Location
- 1 Main St. Rockland, Maine United States
- Coordinates: 44°05′25″N 69°06′35″W﻿ / ﻿44.09032°N 69.10975°W

Information
- Type: Public Secondary
- Established: September 1, 1973
- School district: Region 8
- Principal: Robert Deetjen
- Faculty: 29
- Teaching staff: 21
- Colors: Royal Blue and Black
- Website: mcst8.org

= Mid-Coast School of Technology =

The Mid-Coast School of Technology also known as MCST, is a CTE School in the city of Rockland, Maine in the United States.

==Students==
The Mid-Coast School of Technology mainly supports students from the following local high schools: Camden Hills Regional High School, Oceanside High School - East, Oceanside High School - West, and Medomak Valley High School. MCST also supports a smaller collection of students from Lincoln Academy, Islesboro Central School, North Haven Community School, and Vinalhaven School.

==Programs==
The Mid-Coast School of Technology offers 17 on-site trade programs, including: Auto Collision Repair, Auto Technology, Culinary Arts, Commercial Baking, Design/Technology, Firefighting/EMT, Medical Science, Certified Nursing Assistant, Intro to Applied Technology, Machine Shop, Marine Technology, Small Engine Repair, Principles of Engineering, Digital Electronics, Residential Construction, and Welding/Fabrication. Additionally, MCST provides academic support in the areas of Mathematics, Social Studies and Analytical/Technical Writing and English.
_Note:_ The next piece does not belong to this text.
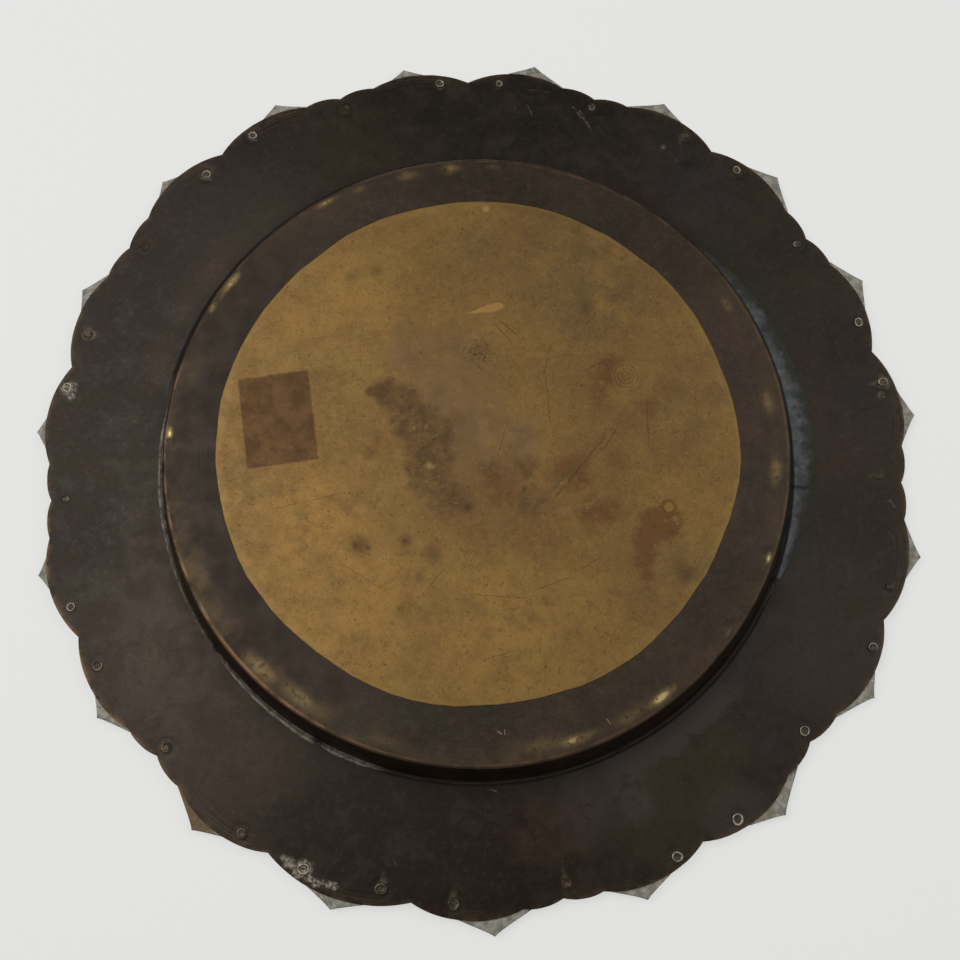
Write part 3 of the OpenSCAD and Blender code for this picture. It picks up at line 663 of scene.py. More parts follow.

Career and Technical High Schools in Maine have a variety of Early College opportunities for students. Many of the CTE programs have negotiated agreements with Maine colleges that allow students to receive college credit for documented achievement in high school programs. Most MCST programs have articulation agreements with local community colleges and universities such as Eastern Maine Community College, Southern Maine Community College, Central Maine Community College, York County Community College, and Washington County Community College. Some programs offer dual enrollment, in which students directly receive college credit while taking their CTE program.

==Extracurricular activities==
Extracurricular activities include the following: SkillsUSA, National Technical Honors Society and Media Team.

===SkillsUSA===
SkillsUSA is a national nonprofit organization dedicated to ensuring and supporting America's skilled workforce. An annual competition is held at the local, state and national level in which students compete in their respective trade areas. During the 2010–2011 academic year, MCST students won 7 medals at the state competition held in Bangor, ME on March 11 & 12. Post-secondary firefighting student Mike Root won the gold medal and proceeded to the national competition in Kansas City.